Auch für die Präsentation von Architektur gilt: Weniger ist mehr. Es werden schon einige Trouvaillen aufgeboten, wie die der Forschung gerade erst bekannt gewordenen Alben des Hannoverschen Hofarchitekten Henry Reetz, der als Gehilfe Schlüters dessen Entwürfe abzeichnen durfte. Doch zu häufig erschließen sich Bezüge, wie die zwischen den temporären Triumphbögen der Königs-Entrée und Jean de Bodts Königstor nur dem Kenner. Rühmliche Ausnahme - und eine veritable Attraktion - ist die an der TU Darmstadt erstellte 3D-Animation des Schlosses. Der imaginierte Flug um und über den Riesenbau, der Gang durch Schlüterhof und Haupttreppe in die Prunkgemächer zeigt räumliche Dynamik wie atemberaubende Verschränkung von Skulptur und Architektur - und leistet mit seiner Visualisierung der Bauphasen echte Bildungsarbeit.

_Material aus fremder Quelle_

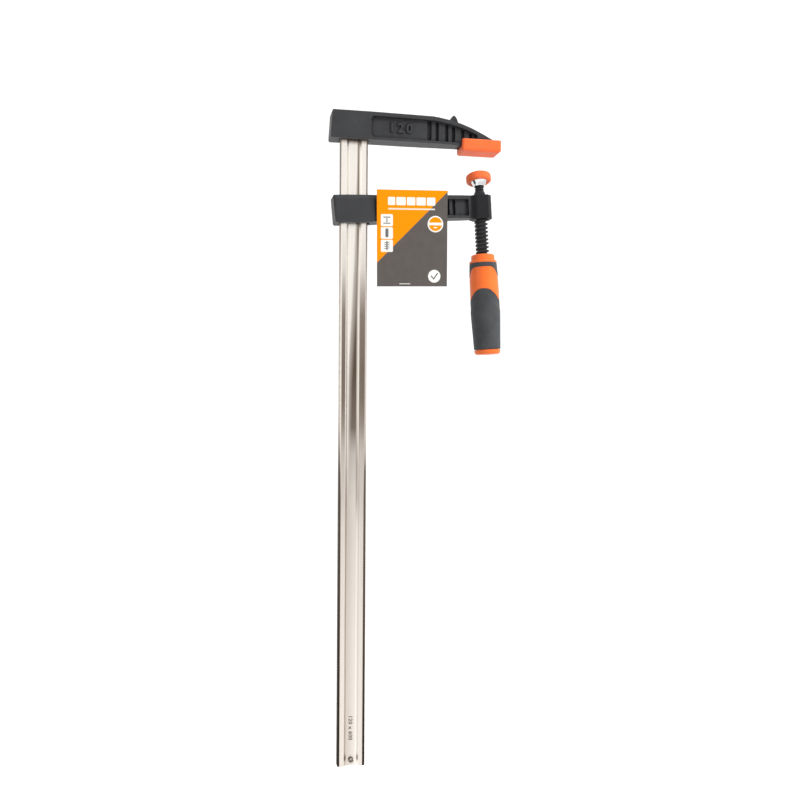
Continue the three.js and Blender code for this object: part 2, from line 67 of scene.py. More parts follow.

Friedrichs I. Lebensleistung - das wird bei allen Einschränkungen deutlich - war mehr als bloße Reaktion auf äußere Umstände. Auch wenn uns das Verständnis für den Sinn von Geschichte zurecht verdächtig geworden ist: Friedrich I. war wohl doch nicht so fehl am Platze, wie spätere Kritiker meinten. Nicht die Krönung, sondern deren zeremonieller Rahmen erscheint uns heute exotisch. Ihr Kern war pragmatisch, wie selbst Friedrich der Große zugeben musste. Bei ihm heißt es dazu: "Was in seinem Ursprung ein Werk der Eitelkeit war, ergab sich in der Folge als ein Meisterstück der Politik."